AEDC team supports testing of CASTOR® 30XL
From left, AEDC’s Mike Mills, an outside machinist, David Amonette, a boilermaker, and Barry Long, an electrician, position the ATK CASTOR® 30XL rocket motor into place for simulated altitude static testing at AEDC’s J-6 Large Rocket Motor Testing facility. (Photo by Rick Goodfriend)
ARNOLD AIR FORCE BASE, Tenn. – Testing is complete on an Alliant Techsystems, Inc.’s (ATK) CASTOR® 30XL developmental rocket motor in AEDC’s J-6 Large Rocket Motor Testing Facility.
“AEDC is the only place to test this motor, due to their unique capability of being able to simulate upper atmospheric conditions,” said Jeff Winter, ATK program manager for CASTOR® 30XL.
Regarding the test article, Randy Quinn, a project manager for the AEDC’s Space and Missiles Complex, said, “It’s a relatively new motor with a pretty sophisticated composite case design, strong enough to withstand the stresses it will experience during firing, but balancing an increase in performance with a lower weight and cost of production.”
The upper stage developmental rocket motor underwent a final qualification static fire test in J-6 to boost the power of Orbital’s Antares launch vehicle, ahead of a series of flight tests scheduled to take place at NASA’s Wallops Flight Facility in Virginia.
The successive test flights will lead to cargo resupply flights of the Antares vehicle carrying a Cygnus spacecraft to the International Space Station (ISS) as part of NASA’s Commercial Orbital Transportation program.
The first CASTOR® 30XL motor is scheduled to fly on the fifth flight of Antares (ORB-3).
Quinn said the new motor being tested at AEDC, besides its application to help with the NASA resupply missions, will also support commercial and DOD missions.
An Alliant Techsystems, Inc.'s (ATK) CASTOR® 30XL developmental rocket motor recently underwent testing in AEDC’s J-6 Large Rocket Motor Testing Facility. (Photo by Rick Goodfriend)
Richard Kirkpatrick, AEDC’s project manager for the test, and Quinn emphasized that the CASTOR 30XL motor is designed to provide greater payload for cargo resupply missions to the International Space Station.

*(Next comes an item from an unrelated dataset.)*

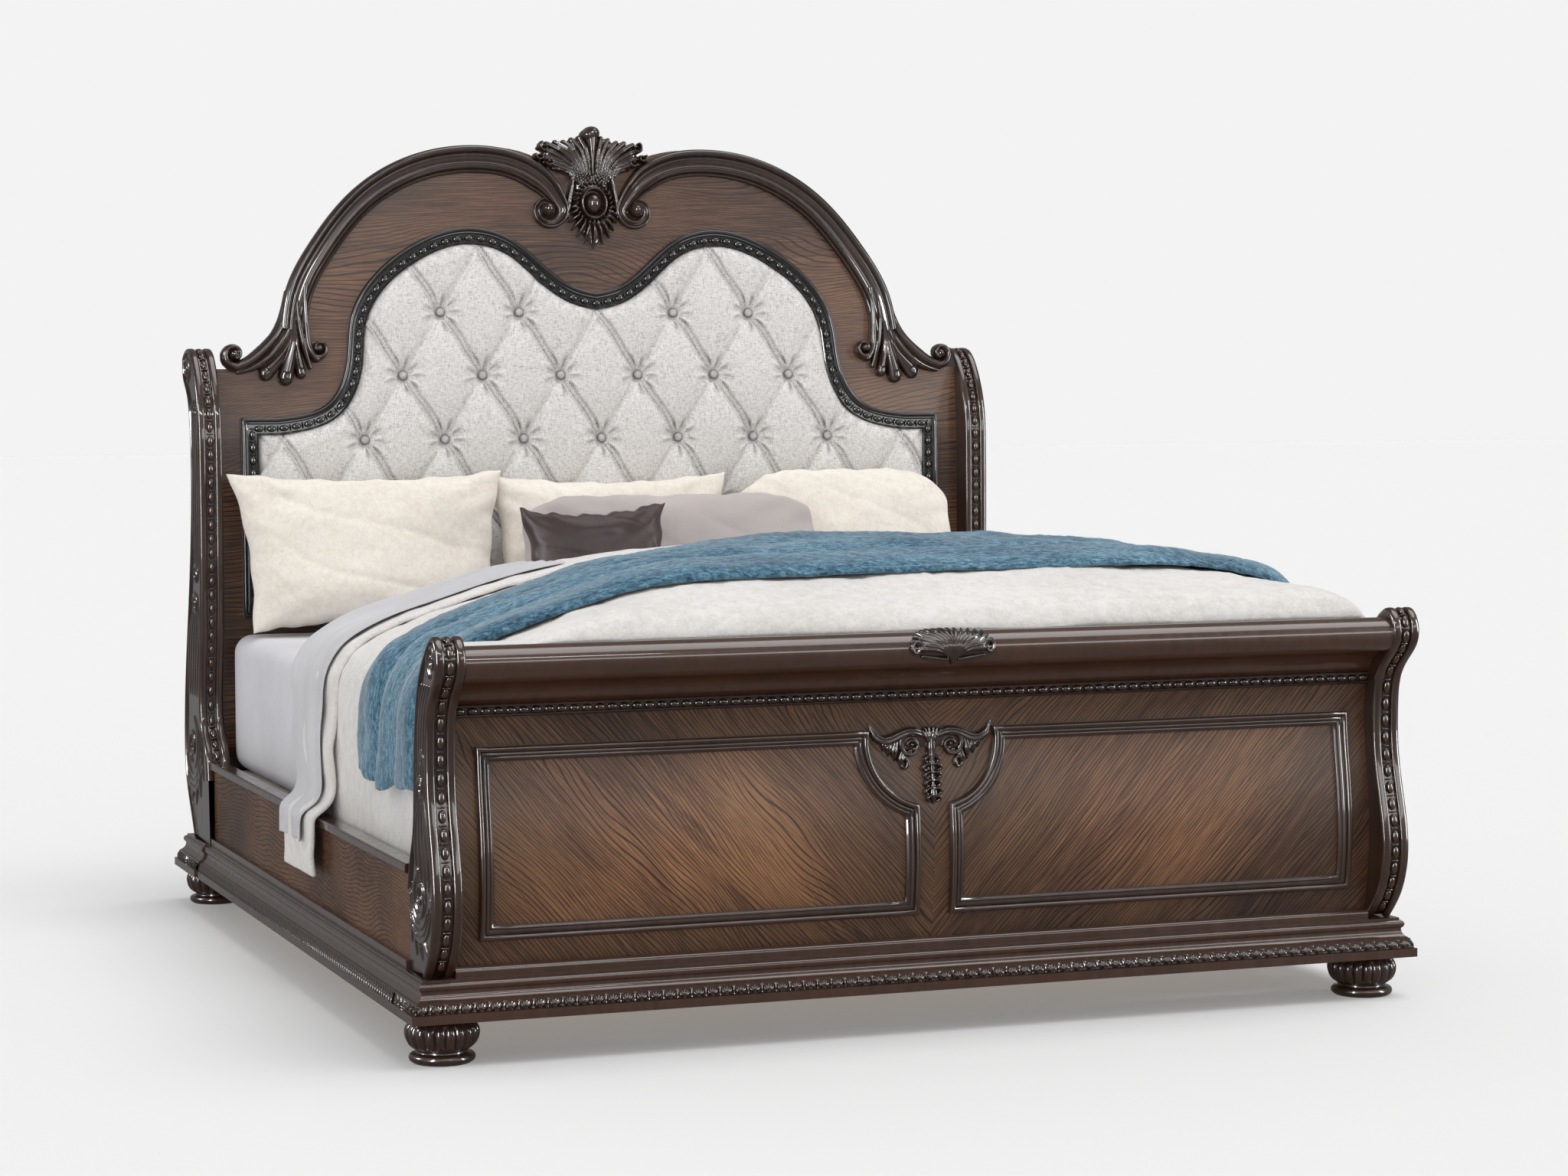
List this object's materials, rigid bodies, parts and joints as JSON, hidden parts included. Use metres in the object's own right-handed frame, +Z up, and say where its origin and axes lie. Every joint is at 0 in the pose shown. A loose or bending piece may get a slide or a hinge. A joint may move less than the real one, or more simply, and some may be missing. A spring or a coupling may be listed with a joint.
{
  "type": "sleigh bed",
  "caption": "Carved dark-wood sleigh bed with veneered panels, an arched tufted linen headboard, bun feet and layered bedding",
  "frame": {"origin": "on the floor, under the middle of the bed's overall box", "axes": "+X across the bed, to the right seen from the foot end; +Y from the foot end to the headboard; +Z up"},
  "size_m": [2.194, 2.5301, 1.982],
  "materials": {
    "walnut_veneer": "satin",
    "espresso_wood": "semi-gloss",
    "pine": "matte",
    "linen": "woven",
    "steel": "plain",
    "glide_plastic": "matte",
    "ticking": "woven",
    "fitted_sheet": "smooth cotton",
    "cream_fleece": "looped fleece",
    "grey_sheet": "smooth cotton",
    "blue_knit": "knitted",
    "mauve_cotton": "smooth cotton",
    "brown_satin": "satin"
  },
  "bodies": {
    "root": {"footboard_base": "espresso_wood", "footboard_carved_band": "espresso_wood", "footboard_base_bead": "espresso_wood", "footboard_panel": "walnut_veneer", "footboard_top_roll": "espresso_wood", "footboard_bead_strip": "espresso_wood", "panel_frame_right": "espresso_wood", "panel_frame_left": "espresso_wood", "footboard_applique": "espresso_wood", "roll_shell_carving": "espresso_wood", "footboard_post_beads": "espresso_wood", "footboard_post_carvings": "espresso_wood", "headboard_base": "espresso_wood", "headboard_carved_band": "espresso_wood", "headboard_panel": "walnut_veneer", "headboard_back_panel": "walnut_veneer", "headboard_lower_rail": "pine", "headboard_post_beads": "espresso_wood", "headboard_post_carvings": "espresso_wood", "upholstery_frame_moulding": "espresso_wood", "tufted_panel": "linen", "tufting_buttons": "linen", "crest_carving": "espresso_wood", "rail_carved_bands": "espresso_wood", "rail_hook_plates": "steel", "slat_cleats": "pine", "slats": "pine", "centre_beam": "pine", "centre_legs": "pine", "box_spring": "ticking", "mattress": "fitted_sheet", "duvet": "cream_fleece", "throw_blanket": "blue_knit", "flat_sheet": "grey_sheet", "cream_pillows": "cream_fleece", "grey_pillow": "mauve_cotton", "accent_cushion": "brown_satin", "bun_foot_front_left": "espresso_wood", "bun_foot_front_right": "espresso_wood", "bun_foot_back_left": "espresso_wood", "bun_foot_back_right": "espresso_wood", "footboard_post_right": "espresso_wood", "footboard_post_left": "espresso_wood", "headboard_post_right": "espresso_wood", "headboard_post_left": "espresso_wood", "arch_moulding_right": "espresso_wood", "arch_moulding_left": "espresso_wood", "shoulder_carving_right": "espresso_wood", "shoulder_carving_left": "espresso_wood", "side_rail_right": "walnut_veneer", "side_rail_left": "walnut_veneer", "rail_cap_right": "espresso_wood", "rail_cap_left": "espresso_wood", "rail_base_right": "espresso_wood", "rail_base_left": "espresso_wood"},
    "glide_front": {"levelling_glide_front": "glide_plastic"},
    "glide_middle": {"levelling_glide_middle": "glide_plastic"},
    "glide_rear": {"levelling_glide_rear": "glide_plastic"}
  },
  "joints": [
    {"name": "glide_front_height", "type": "slide", "parent": "root", "child": "glide_front", "axis": [0, 0, 1], "range_m": [-0.012, 0.01]},
    {"name": "glide_middle_height", "type": "slide", "parent": "root", "child": "glide_middle", "axis": [0, 0, 1], "range_m": [-0.012, 0.01]},
    {"name": "glide_rear_height", "type": "slide", "parent": "root", "child": "glide_rear", "axis": [0, 0, 1], "range_m": [-0.012, 0.01]}
  ]
}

The test measured thrust, pressure and burn rate, all of which depended on the internal pattern of the propellant during the firing in J-6.
Winter spoke about the hurdles involved with the recent rocket motor test.
The challenges with this type of test are largely associated with the new motor development and, in this case, the size of the motor and the amount of exhaust products that will enter the system at AEDC,” he said. “The facility required significant upgrades, in order to handle the amount of exhaust products during the long static fire duration.”
Winter added, “AEDC has always performed exceptional when conducting ground tests. They have been able to adapt to working on a commercial program and been more than willing to fill our request, and control ATK’s corporate proprietary information. We appreciate the work they have done and applaud them on a job well done.”